The truss acts like a bridge transferring loads to the shear walls, and avoids the need to fix each unit along the slab
‘We had the idea of incorporating a Vierendeel steel truss within the thickness of each 6m wide cladding unit’s insulated spandrel panel. Once hooked into position this will span the shear walls,’ says Robertson. ‘The truss acts like a bridge transferring loads to the shear walls, and avoids the need to fix each unit along the slab, which might have caused the slab and cladding to deflect.’
JRA’s final cladding panel design features a thermally-broken double glazed window with sliding sections, and an insulated spandrel panel below, which together will keep the flats warmer and virtually eliminate the risk of condensation. Although the upgrade to performance increases the facade’s depth considerably, the transoms and mullions will only be only around 10% wider so the overall appearance should be very close to Chamberlin Powell & Bon’s vision. Spectrographic analysis is also being carried out to ensure the correct shade of yellow is used for the covering on the spandrel panels.

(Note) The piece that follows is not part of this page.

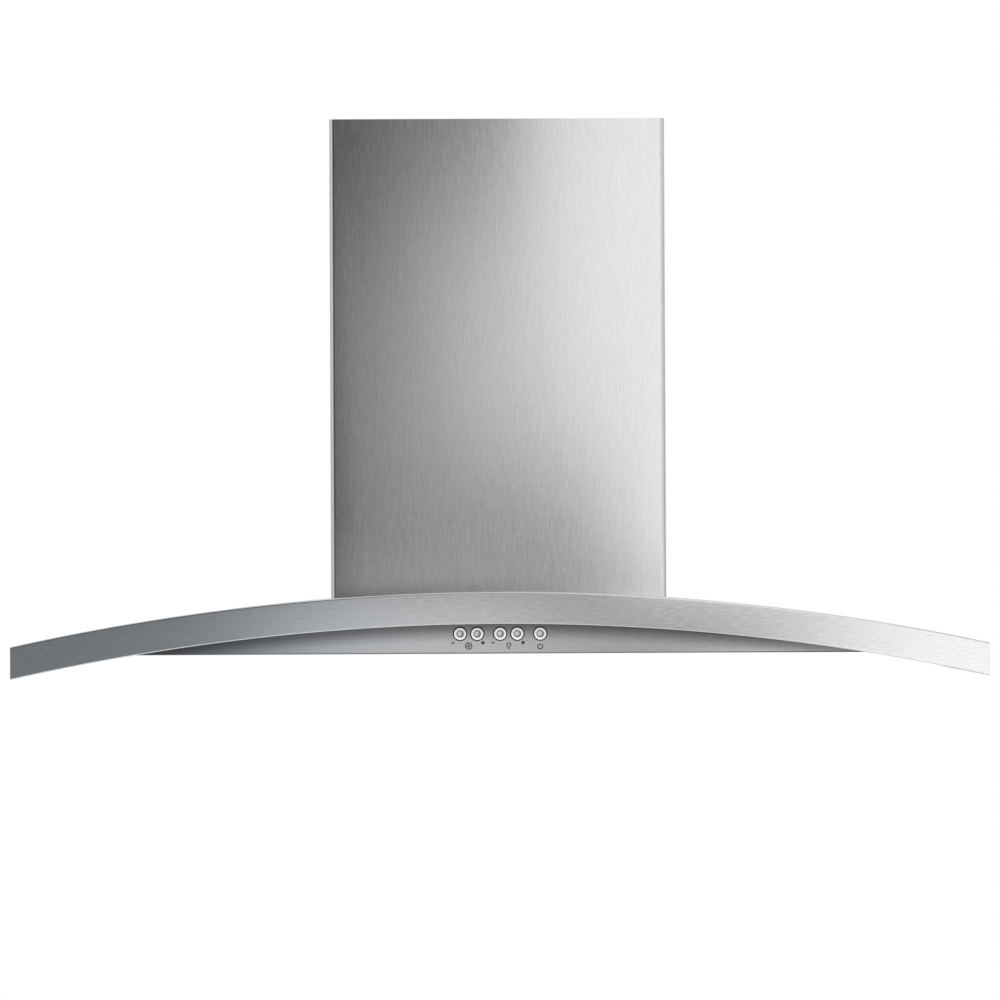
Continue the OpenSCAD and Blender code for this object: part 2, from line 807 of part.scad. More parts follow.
// Screws of the canopy flange and of the front plate
module blower_screws() {
    color("gainsboro") hung() {
        flange_screw_places() pan_head_screw(6);
        cover_screw_places() translate([0, 0, cover_t]) pan_head_screw(7);
    }
}

// Outline of the scroll in (out, height), "grow" outside the air path
function scroll_points(grow) = concat(
    [for (a = [tongue_angle:10:360])
        let (r = spiral_low + (spiral_high - spiral_low) * (a - tongue_angle) / (360 - tongue_angle) + grow)
        [fan_out + r * cos(a), fan_h + r * sin(a)]],
    [[throat_front + grow, scroll_top], [throat_rear - grow, scroll_top]]
);

// One half of the moulded scroll: side wall with its inlet mouth, half the spiral wall and the foot
module scroll_half_shell(side) {
    inner = side < 0 ? -scroll_half : 0;
    outer = side < 0 ? -scroll_half - scroll_t : scroll_half;
    color("#4a4a4e") hung() difference() {
        union() {
            run_across(inner, inner + scroll_half) difference() {
                polygon(scroll_points(scroll_t));
                polygon(scroll_points(0));
            }
            run_across(outer, outer + scroll_t) polygon(scroll_points(scroll_t));
            inlet_mouth(side);
            scroll_foot(side);
        }
        translate([side * scroll_half, -fan_out, fan_h]) rotate([0, 90, 0])
            cylinder(r = inlet_r, h = 8 * scroll_t, center = true, $fn = 96);
        translate([0, -(throat_front + throat_rear) / 2, scroll_top - 5]) linear_extrude(10)
            square([2 * scroll_half, throat_front - throat_rear], center = true);
        scroll_screw_places() screw_hole(10);
    }
}

// Rounded inlet that stands out of the side wall
module inlet_mouth(side) {
    translate([side * (scroll_half + scroll_t), -fan_out, fan_h]) rotate([0, side * 90, 0])
        rotate_extrude($fn = 96) translate([inlet_r + mouth_r, 0]) intersection() {
            difference() {
                circle(mouth_r);
                circle(mouth_r - scroll_t);
            }
            translate([-mouth_r, 0]) square([mouth_r, mouth_r]);
        }
}

// Flange at the top of one half of the scroll, screwed to the roof of the box
module scroll_foot(side) {
    edge = scroll_screw_x + 6;
    x0 = side < 0 ? -edge : 0;
    block([x0, x0 + edge], [throat_rear - 10, throat_front + 8], [scroll_top - scroll_foot_t, scroll_top]);
}

module scroll_screw_places() {
    for (side = [-1, 1], out = scroll_screw_out) translate([side * scroll_screw_x, -out, box_top]) children();
}

module scroll_left() { scroll_half_shell(-1); }
module scroll_right() { scroll_half_shell(1); }
module scroll_screws() { color("gainsboro") hung() scroll_screw_places() pan_head_screw(9); }

// Turns a piece drawn along +Z so that it lies along the fan shaft
module on_shaft(x) {
    translate([x, -fan_out, fan_h]) rotate([0, 90, 0]) children();
}

// Three-armed bracket across the left inlet that carries the motor
module motor_bracket() {
    color("lightsteelblue") hung() on_shaft(-spider_x - spider_t) difference() {
        union() {
            cylinder(r = motor_r - 8, h = spider_t);
            for (k = [0:2]) rotate([0, 0, 120 * k]) {
                translate([0, -6, 0]) cube([boss_ring, 12, spider_t]);
                translate([boss_ring, 0, 0]) cylinder(r = 6, h = spider_t);
                translate([boss_ring, 0, 0]) cylinder(r = boss_r, h = spider_x + spider_t - scroll_half - scroll_t);
            }
        }
        translate([0, 0, -1]) cylinder(r = 12, h = spider_t + 2);
    }
}

// Motor body with a stepped end bell; the shaft runs through it
module motor() {
    length = spider_x - motor_near;
    color("slategray") hung() on_shaft(-spider_x) rotate_extrude($fn = 96)
        translate([shaft_r + running, 0]) {
            square([motor_r - 12, length]);
            translate([0, 6]) square([motor_r - 4, length - 12]);
            translate([0, 12]) square([motor_r - shaft_r, length - 30]);
        }
}

// Fan shaft, pressed into the wheel's hub
module fan_shaft() {
    color("silver") hung() on_shaft(-spider_x + 4) cylinder(r = shaft_r, h = spider_x - 4 + hub_half + 3);
}

// Outline of one forward-curved blade, thickness blade_t, swept towards the turning direction
function blade_points(side) = [for (k = [0:4])
    let (r = blade_inner + (wheel_r - blade_inner - 0.4) * k / 4,
         a = blade_sweep * (k / 4) * (k / 4) + side * blade_t / 2 / r * 180 / PI)
    [r * cos(a), r * sin(a)]];

// Disc in the middle of the double-inlet wheel, with the hub that is pressed on the shaft
module fan_disc() {
    color("lightsteelblue") hung() on_shaft(0) rotate_extrude($fn = 96) {
        translate([shaft_r, -hub_half]) square([hub_r - shaft_r, 2 * hub_half]);
        translate([shaft_r, -disc_t / 2]) square([wheel_r - shaft_r, disc_t]);
    }
}

// End rings of the wheel
module fan_rings() {
    color("lightsteelblue") hung() for (x = [-wheel_w / 2, wheel_w / 2 - ring_t])
        on_shaft(x) linear_extrude(ring_t) difference() {
            circle(wheel_r, $fn = 96);
            circle(blade_inner, $fn = 96);
        }
}

// Forward-curved blades between the disc and the two end rings, a row on each side of the disc
module fan_blades() {
    blade = concat(blade_points(-1), [for (k = [4:-1:0]) blade_points(1)[k]]);
    color("gainsboro") hung() for (x = [ring_t - wheel_w / 2, disc_t / 2], k = [0:blade_count - 1])
        on_shaft(x) rotate(k * 360 / blade_count) linear_extrude((wheel_w - disc_t) / 2 - ring_t) polygon(blade);
}

module collar_screw_places() {
    for (a = [45:90:315]) translate([0, -collar_out, box_top]) rotate([0, 0, a])
        translate([collar_r + collar_flange / 2 + 1, 0, 0]) children();
}

// Round duct collar with its flange, the holes for the damper pin and the four flap stops
module duct_collar() {
    color("lightsteelblue") hung() difference() {
        translate([0, -collar_out, collar_foot]) {
            rotate_extrude($fn = 128) {
                translate([collar_inner, 0]) square([collar_t, collar_t + collar_h]);
                translate([collar_inner, 0]) square([collar_t + collar_flange, collar_t]);
            }
            for (a = [60, 120, 240, 300]) rotate([0, 0, a])
                translate([collar_inner - 4, -3, flap_h - collar_foot - flap_t / 2 - fit - 2]) cube([4.5, 6, 2]);
        }
        translate([0, -collar_out, flap_h]) rotate([0, 90, 0])
            cylinder(r = pin_r + running, h = 3 * collar_r, center = true);
        collar_screw_places() screw_hole();
    }
}

module collar_screws() {
    color("gainsboro") hung() collar_screw_places() translate([0, 0, collar_t]) pan_head_screw(6);
}

// Pin across the collar that both damper flaps turn on
module damper_pin() {
    color("silver") hung() translate([-collar_r + 0.2, -collar_out, flap_h]) rotate([0, 90, 0])
        cylinder(r = pin_r, h = 2 * collar_r - 0.4);
}

// One half-round flap with two knuckles round the pin; "out" is 1 for the front flap, -1 for the rear
module damper_flap(out) {
    reach = knuckle_r + 0.6;
    color("lightgray") hung() translate([0, -collar_out, flap_h]) difference() {
        union() {
            intersection() {
                translate([0, 0, -flap_t / 2]) cylinder(r = collar_inner - flap_gap, h = flap_t, $fn = 128);
                translate([-collar_r, out > 0 ? -collar_r - reach : reach, -flap_t])
                    cube([2 * collar_r, collar_r, 2 * flap_t]);
            }
            for (x = knuckle_x, side = [-1, 1]) {
                start = side * x + (out > 0 ? 0 : side * (knuckle_w + 1)) - knuckle_w / 2;
                translate([start, 0, 0]) rotate([0, 90, 0]) cylinder(r = knuckle_r, h = knuckle_w);
                translate([start, out > 0 ? -reach - 1 : 0, -flap_t / 2]) cube([knuckle_w, reach + 1, flap_t]);
            }
        }
        rotate([0, 90, 0]) cylinder(r = pin_r + running, h = 3 * collar_r, center = true);
    }
}

module damper_flap_front() { damper_flap(1); }
module damper_flap_rear() { damper_flap(-1); }

// Open steel box for the mains connection
module junction_box() {
    color("lightsteelblue") hung() difference() {
        block(junction_x, junction_out, [box_top, box_top + junction_h]);
        block(junction_x + [junction_t, -junction_t], junction_out + [junction_t, -junction_t],
            [box_top + junction_t, box_top + junction_h + 1]);
    }
}

// Lid of the junction box with a folded edge and the hole for the cable clamp
module junction_cover() {
    top = box_top + junction_h;
    color("lightsteelblue") hung() difference() {
        block(junction_x + [-1, 1] * (junction_t + slack), junction_out + [-1, 1] * (junction_t + slack),
            [top - 6, top + junction_t]);
        block(junction_x + [-slack, slack], junction_out + [-slack, slack], [top - 7, top]);
        translate([clamp_x, -clamp_out, top - 1]) cylinder(r = clamp_bore + 2 + slack, h = 4);
    }
}

// Round cable clamp with its lock nut, open for the house cable
module cable_clamp() {
    top = box_top + junction_h + junction_t;
    color("silver") hung() translate([clamp_x, -clamp_out, top]) difference() {
        union() {
            translate([0, 0, -6]) cylinder(r = clamp_bore + 2, h = 6 + clamp_h);
            cylinder(r = clamp_bore + 4.5, h = 5);
            translate([0, 0, -junction_t - 3 - slack]) cylinder(r = clamp_bore + 4, h = 3, $fn = 6);
        }
        translate([0, 0, -7]) cylinder(r = clamp_bore, h = clamp_h + 9);
    }
}

// Run capacitor of the motor, on its side
module capacitor() {
    color("white") hung() translate([capacitor_x, -capacitor_out[1], box_top + capacitor_r + slack])
        rotate([-90, 0, 0]) union() {
            cylinder(r = capacitor_r, h = capacitor_out[1] - capacitor_out[0], $fn = 64);
            translate([0, 0, -4]) cylinder(r = 7, h = 5);
        }
}

// Strap that holds the capacitor down on the roof of the box
module capacitor_strap() {
    centre = box_top + capacitor_r + slack;
    middle = (capacitor_out[0] + capacitor_out[1]) / 2;
    inner = capacitor_r + slack;
    color("gainsboro") hung() run_out(middle - 6, middle + 6) difference() {
        translate([capacitor_x, centre]) {
            difference() {
                circle(inner + 1, $fn = 64);
                circle(inner, $fn = 64);
                translate([-inner - 2, -inner - 2]) square([2 * inner + 4, inner + 2]);
            }
            for (side = [-1, 1]) translate([side * (inner + 0.5) - 0.5, -inner]) square([1, inner]);
            translate([-inner - 8, -inner]) square([8, 1]);
        }
    }
}

// Plan of a chimney cover: front, sides and the flanges folded in at the wall
module cover_plan(w, rear, front, r) {
    difference() {
        front_rounded(w, rear, front, r);
        front_rounded(w - 2 * chimney_t, rear + chimney_t, front - chimney_t, r - chimney_t);
        translate([-w / 2 + chimney_flange, rear - 1]) square([w - 2 * chimney_flange, chimney_t + 2]);
    }
}

// Lower cover: its lower edge follows the arch and turns in to a foot that is screwed to the canopy
module lower_chimney() {
    inner_w = chimney_w - 2 * chimney_t;
    color("silver") hung() difference() {
        union() {
            stand_plan(0, chimney_top) cover_plan(chimney_w, 0, chimney_d, chimney_bend_r);
            intersection() {
                sweep_arch() translate([arch_r + slack, 0]) square([chimney_t, chimney_d]);
                stand_plan(0, crown_h + 10) difference() {
                    front_rounded(chimney_w, 0, chimney_d, chimney_bend_r);
                    translate([-inner_w / 2 + chimney_flange, -1])
                        square([inner_w - 2 * chimney_flange, chimney_d + 2]);
                }
            }
        }
        under_arch(-slack);
        chimney_screw_places() screw_hole();
    }
}

// Four screws up through the canopy into the foot of the lower cover
module chimney_screws() {
    color("gainsboro") hung() chimney_screw_places() pan_head_screw(6);
}

// Upper cover, nested in the lower one; its vent slots show when it is pulled up
module upper_chimney() {
    color("silver") hung() difference() {
        stand_plan(upper_foot, upper_top)
            cover_plan(upper_w, upper_rear, upper_front, chimney_bend_r - chimney_t - slide_gap);
        for (k = [0:vent_count - 1]) {
            middle = (upper_rear + upper_front) / 2;
            run_across(-upper_w, upper_w) translate([middle - vent_w / 2, vent_top - k * vent_pitch - vent_h]) {
                translate([vent_h / 2, 0]) square([vent_w - vent_h, vent_h]);
                for (end = [vent_h / 2, vent_w - vent_h / 2]) translate([end, vent_h / 2]) circle(vent_h / 2);
            }
        }
    }
}

// Wall bracket inside the top of the upper cover: rear plate, stepped ends and two side wings
module upper_bracket() {
    plate_half = chimney_w / 2 - chimney_t - chimney_flange - bracket_gap;
    step = upper_rear + chimney_t + slack;
    t = bracket_t;
    wing = upper_inner_half - slack;
    color("lightsteelblue") hung() difference() {
        stand_plan(bracket_low, bracket_high) for (side = [-1, 1]) mirror([side < 0 ? 1 : 0, 0]) {
            square([plate_half, t]);
            translate([plate_half - t, 0]) square([t, step + t]);
            translate([plate_half - t, step]) square([wing - plate_half + t, t]);
            translate([wing - t, step]) square([t, wing_d]);
        }
        for (side = [-1, 1]) run_out(-1, t + 1)
            translate([side * bracket_hole_dx / 2, (bracket_low + bracket_high) / 2]) circle(3);
    }
}

canopy_shell();
control_fascia();
rear_panel();
underside_pan();
pan_screws();
filter_left_frame();
filter_left_baffles();
filter_left_latch();
filter_right_frame();
filter_right_baffles();
filter_right_latch();
lamp_left_bezel();
lamp_left_lens();
lamp_left_cup();
lamp_left_bulb();
lamp_right_bezel();
lamp_right_lens();
lamp_right_cup();
lamp_right_bulb();
button_fan_minus();
button_fan_plus();
button_light_minus();
button_light_plus();
button_memory();
button_carrier();
control_board();
key_switches();
control_housing();
blower_box();
blower_cover();
blower_screws();
scroll_left();
scroll_right();
scroll_screws();
motor_bracket();
motor();
fan_shaft();
fan_disc();
fan_rings();
fan_blades();
duct_collar();
collar_screws();
damper_pin();
damper_flap_front();
damper_flap_rear();
junction_box();
junction_cover();
cable_clamp();
capacitor();
capacitor_strap();
lower_chimney();
chimney_screws();
upper_chimney();
upper_bracket();
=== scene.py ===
import math

import bmesh
import bpy
from mathutils import Matrix, Vector


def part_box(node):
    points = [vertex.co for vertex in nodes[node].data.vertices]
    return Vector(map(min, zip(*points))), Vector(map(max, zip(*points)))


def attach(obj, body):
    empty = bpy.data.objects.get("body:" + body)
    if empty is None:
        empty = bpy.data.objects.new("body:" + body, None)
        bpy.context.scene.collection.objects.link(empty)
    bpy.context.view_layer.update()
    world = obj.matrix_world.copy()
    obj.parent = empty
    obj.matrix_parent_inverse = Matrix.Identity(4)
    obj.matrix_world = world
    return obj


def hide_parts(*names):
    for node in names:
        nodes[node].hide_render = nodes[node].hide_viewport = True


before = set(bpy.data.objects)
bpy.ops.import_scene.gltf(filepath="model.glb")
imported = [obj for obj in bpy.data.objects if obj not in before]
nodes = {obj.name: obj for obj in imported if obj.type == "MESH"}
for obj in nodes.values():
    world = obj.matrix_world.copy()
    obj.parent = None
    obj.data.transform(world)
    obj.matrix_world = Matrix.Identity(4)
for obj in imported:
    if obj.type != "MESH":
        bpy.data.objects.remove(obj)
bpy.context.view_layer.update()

MM = 0.001
WELD_DISTANCE = 2e-6
SHEET_EDGE_ANGLE = math.radians(32)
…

Perhaps the most demanding challenge was to design a system that could be installed with minimal disturbance to the block’s residents. Panellisation and offsite manufacture will help speed the process of installation, but JRA also proposes to install a temporary wall of structural insulated panels (SIPs) inside each apartment along the perimeter edge. Once in place this will allow the residents to go about their normal business, while contractors dismantle and replace the facade from a mast climber outside.
‘We will remove and replace the cladding in sections of three floors at a time, reusing the SIPs as we move up,’ says Robertson. ‘The total programme is around 76 weeks and we expect each floor to take at least a week. The residents we’ve spoken to are pretty enthusiastic about the changes, although the curtains in some apartments are permanently drawn – they’re the ones that worry me.’
Perhaps the promise of a 31% saving on heating bills and an end to sodden walls will be enough to reassure owners having to shell out after the slow death of Quicktho.